Art, Iconography, and Sculpture

Art, iconography, and sculpture are major recurring themes in the IJA, appearing through temple sculpture, Buddhist and Jain imagery, terracotta catalogues, deity studies, bronzes, murals, seals, biodiversity in sculpture, and regional art traditions.
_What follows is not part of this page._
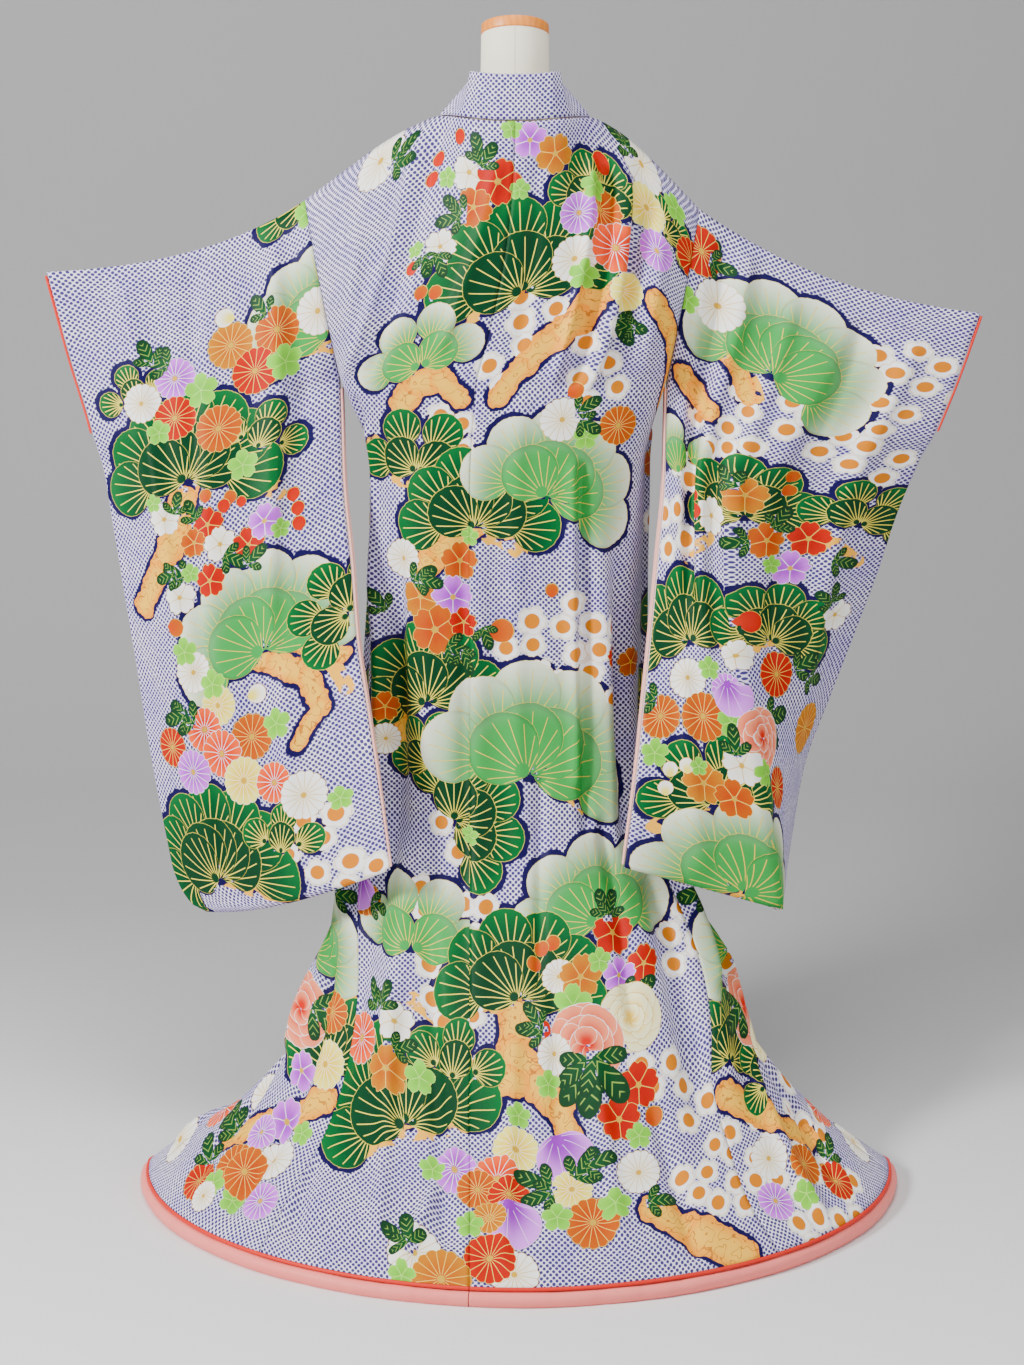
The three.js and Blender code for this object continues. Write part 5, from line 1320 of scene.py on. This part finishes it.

The corpus often uses iconography to trace religious continuity, regional identity, dynastic patronage, and the transformation of sacred forms across Hindu, Buddhist, Jain, Islamic, and folk contexts.

Key Themes

  • Jain art - Deogarh, Saraswati, Tīrthaṅkara images, and Vaidik-Puranic goddess assimilation show Jain iconography as a major recurring subject.
  • Buddhist art - Gandhara, Mathura, Harwan, Avalokiteśvara, Sanghol, Sītāgārha, and Buddhist fauna papers track Buddhist visual culture across regions.
  • Hindu deity imagery - Viṣṇu, Kūrmāvatāra, Ganesha, Kali, Brahmanical deities of Nepal, Sun worship, and Assam metal icons build a cross-regional deity corpus.
  • Terracotta and museum sculpture - Several catalogues preserve object-level evidence from Lucknow, Mathura, Bareilly, Chandausi, Baraut, Meerut, and other collections.
  • Painting and manuscript traditions - Ajanta murals, Tai Buddhist manuscripts, Awadh and Company School paintings extend the corpus beyond stone and terracotta.

Key Findings

  1. Iconography is used to trace continuity: The journal frequently reads deity images as evidence for long religious continuities, especially across Vedic, Puranic, Jain, and Buddhist traditions.
  2. Museum collections are central: Many art-historical contributions come from museum and private collections rather than newly excavated contexts.
  3. Regional styles matter: Kashmir, Assam, Odisha, Nepal, Chola Tamil Nadu, Varanasi, and Mathura are treated as distinct visual regions.
  4. Animal imagery opens ecological readings: Buddhist sculpture and museum biodiversity papers use art as evidence for environmental knowledge and symbolic classification.
  5. Terracotta is a bridge category: Terracottas connect domestic life, ritual practice, urbanism, craft production, and museum cataloguing.